STORED ROWS:
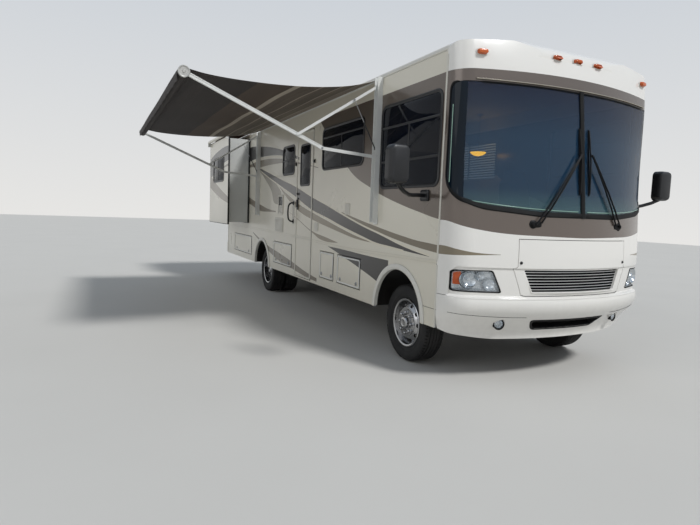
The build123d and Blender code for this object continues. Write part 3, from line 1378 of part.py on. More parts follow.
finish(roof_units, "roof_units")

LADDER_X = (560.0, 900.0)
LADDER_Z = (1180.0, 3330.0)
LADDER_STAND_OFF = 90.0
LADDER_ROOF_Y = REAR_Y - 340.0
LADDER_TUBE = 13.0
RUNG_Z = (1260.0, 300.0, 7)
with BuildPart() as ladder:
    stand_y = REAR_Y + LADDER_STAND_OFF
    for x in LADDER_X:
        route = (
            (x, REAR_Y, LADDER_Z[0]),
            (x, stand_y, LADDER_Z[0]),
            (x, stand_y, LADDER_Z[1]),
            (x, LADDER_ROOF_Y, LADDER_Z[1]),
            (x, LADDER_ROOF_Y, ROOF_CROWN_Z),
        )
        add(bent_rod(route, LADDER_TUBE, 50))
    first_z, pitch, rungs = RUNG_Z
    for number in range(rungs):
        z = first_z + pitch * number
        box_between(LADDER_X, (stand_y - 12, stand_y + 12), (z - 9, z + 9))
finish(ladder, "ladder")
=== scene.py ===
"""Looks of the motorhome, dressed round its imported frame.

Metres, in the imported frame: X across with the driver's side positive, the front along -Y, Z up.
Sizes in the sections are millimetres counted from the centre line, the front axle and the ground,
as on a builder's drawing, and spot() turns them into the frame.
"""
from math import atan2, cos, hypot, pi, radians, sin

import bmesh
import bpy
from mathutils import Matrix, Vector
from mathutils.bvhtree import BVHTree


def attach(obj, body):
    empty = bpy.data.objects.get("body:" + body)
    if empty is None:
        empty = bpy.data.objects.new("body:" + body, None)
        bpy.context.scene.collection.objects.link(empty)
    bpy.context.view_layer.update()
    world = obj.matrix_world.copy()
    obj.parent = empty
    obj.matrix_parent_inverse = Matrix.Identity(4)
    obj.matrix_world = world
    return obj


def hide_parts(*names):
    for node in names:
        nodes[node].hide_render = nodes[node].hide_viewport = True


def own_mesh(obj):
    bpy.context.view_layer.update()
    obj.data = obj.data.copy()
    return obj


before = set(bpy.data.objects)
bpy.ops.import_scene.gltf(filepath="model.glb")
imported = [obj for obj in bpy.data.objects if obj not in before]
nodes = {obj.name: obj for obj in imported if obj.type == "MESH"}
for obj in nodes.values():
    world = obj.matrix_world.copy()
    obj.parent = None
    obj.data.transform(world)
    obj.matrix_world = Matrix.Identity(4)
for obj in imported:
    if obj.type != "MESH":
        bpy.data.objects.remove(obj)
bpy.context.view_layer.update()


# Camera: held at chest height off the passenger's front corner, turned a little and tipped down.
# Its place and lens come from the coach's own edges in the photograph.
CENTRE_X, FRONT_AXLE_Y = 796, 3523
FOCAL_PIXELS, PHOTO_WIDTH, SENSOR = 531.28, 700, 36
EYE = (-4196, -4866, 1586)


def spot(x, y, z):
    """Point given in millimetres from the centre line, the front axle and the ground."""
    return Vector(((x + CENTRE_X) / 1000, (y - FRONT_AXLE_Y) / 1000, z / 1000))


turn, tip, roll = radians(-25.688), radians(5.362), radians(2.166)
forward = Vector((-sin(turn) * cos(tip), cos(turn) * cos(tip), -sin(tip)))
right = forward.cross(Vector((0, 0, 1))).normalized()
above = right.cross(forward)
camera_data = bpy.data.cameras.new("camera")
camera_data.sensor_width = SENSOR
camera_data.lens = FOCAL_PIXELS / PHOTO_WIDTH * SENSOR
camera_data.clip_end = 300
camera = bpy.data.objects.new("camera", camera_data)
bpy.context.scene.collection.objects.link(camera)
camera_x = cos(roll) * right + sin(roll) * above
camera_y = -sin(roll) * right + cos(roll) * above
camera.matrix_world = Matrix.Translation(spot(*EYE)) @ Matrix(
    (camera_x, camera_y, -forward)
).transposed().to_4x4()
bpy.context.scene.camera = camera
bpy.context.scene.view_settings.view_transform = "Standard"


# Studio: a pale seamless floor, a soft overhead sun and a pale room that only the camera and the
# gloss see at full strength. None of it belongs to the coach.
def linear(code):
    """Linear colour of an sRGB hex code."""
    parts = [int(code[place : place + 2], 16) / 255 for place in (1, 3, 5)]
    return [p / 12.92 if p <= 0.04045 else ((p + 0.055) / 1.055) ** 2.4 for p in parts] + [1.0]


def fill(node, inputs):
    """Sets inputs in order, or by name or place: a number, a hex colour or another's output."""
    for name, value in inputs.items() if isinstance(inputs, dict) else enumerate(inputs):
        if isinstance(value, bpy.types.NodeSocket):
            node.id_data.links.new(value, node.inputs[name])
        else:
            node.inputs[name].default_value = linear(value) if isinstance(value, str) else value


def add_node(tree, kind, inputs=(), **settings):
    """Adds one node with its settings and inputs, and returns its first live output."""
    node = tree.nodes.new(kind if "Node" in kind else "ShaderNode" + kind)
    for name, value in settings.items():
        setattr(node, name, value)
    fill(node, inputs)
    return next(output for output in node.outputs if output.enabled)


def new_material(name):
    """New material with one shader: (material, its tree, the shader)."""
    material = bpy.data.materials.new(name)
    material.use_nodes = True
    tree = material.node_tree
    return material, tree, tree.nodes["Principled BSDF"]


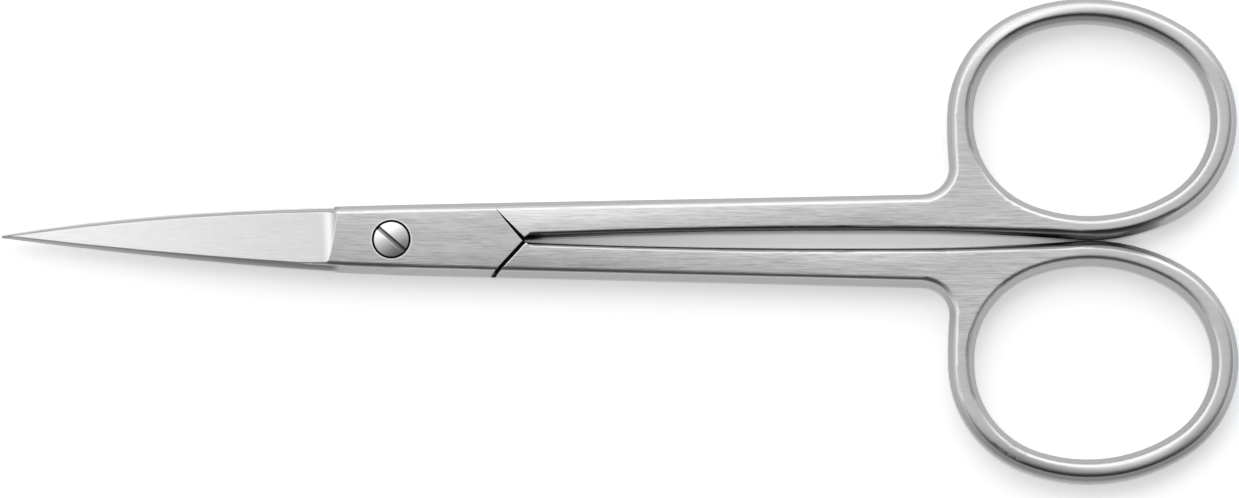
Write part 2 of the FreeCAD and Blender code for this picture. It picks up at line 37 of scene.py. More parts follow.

STATED GOAL: Take the lines from the line with "LADDER_X = (560.0, 900.0)" through the line with "obj.data = obj.data.copy()", both ends included, and give them again exactly, with nothing else.

RESULT OF THE EXERCISE:
LADDER_X = (560.0, 900.0)
LADDER_Z = (1180.0, 3330.0)
LADDER_STAND_OFF = 90.0
LADDER_ROOF_Y = REAR_Y - 340.0
LADDER_TUBE = 13.0
RUNG_Z = (1260.0, 300.0, 7)
with BuildPart() as ladder:
    stand_y = REAR_Y + LADDER_STAND_OFF
    for x in LADDER_X:
        route = (
            (x, REAR_Y, LADDER_Z[0]),
            (x, stand_y, LADDER_Z[0]),
            (x, stand_y, LADDER_Z[1]),
            (x, LADDER_ROOF_Y, LADDER_Z[1]),
            (x, LADDER_ROOF_Y, ROOF_CROWN_Z),
        )
        add(bent_rod(route, LADDER_TUBE, 50))
    first_z, pitch, rungs = RUNG_Z
    for number in range(rungs):
        z = first_z + pitch * number
        box_between(LADDER_X, (stand_y - 12, stand_y + 12), (z - 9, z + 9))
finish(ladder, "ladder")
=== scene.py ===
"""Looks of the motorhome, dressed round its imported frame.

Metres, in the imported frame: X across with the driver's side positive, the front along -Y, Z up.
Sizes in the sections are millimetres counted from the centre line, the front axle and the ground,
as on a builder's drawing, and spot() turns them into the frame.
"""
from math import atan2, cos, hypot, pi, radians, sin

import bmesh
import bpy
from mathutils import Matrix, Vector
from mathutils.bvhtree import BVHTree


def attach(obj, body):
    empty = bpy.data.objects.get("body:" + body)
    if empty is None:
        empty = bpy.data.objects.new("body:" + body, None)
        bpy.context.scene.collection.objects.link(empty)
    bpy.context.view_layer.update()
    world = obj.matrix_world.copy()
    obj.parent = empty
    obj.matrix_parent_inverse = Matrix.Identity(4)
    obj.matrix_world = world
    return obj


def hide_parts(*names):
    for node in names:
        nodes[node].hide_render = nodes[node].hide_viewport = True


def own_mesh(obj):
    bpy.context.view_layer.update()
    obj.data = obj.data.copy()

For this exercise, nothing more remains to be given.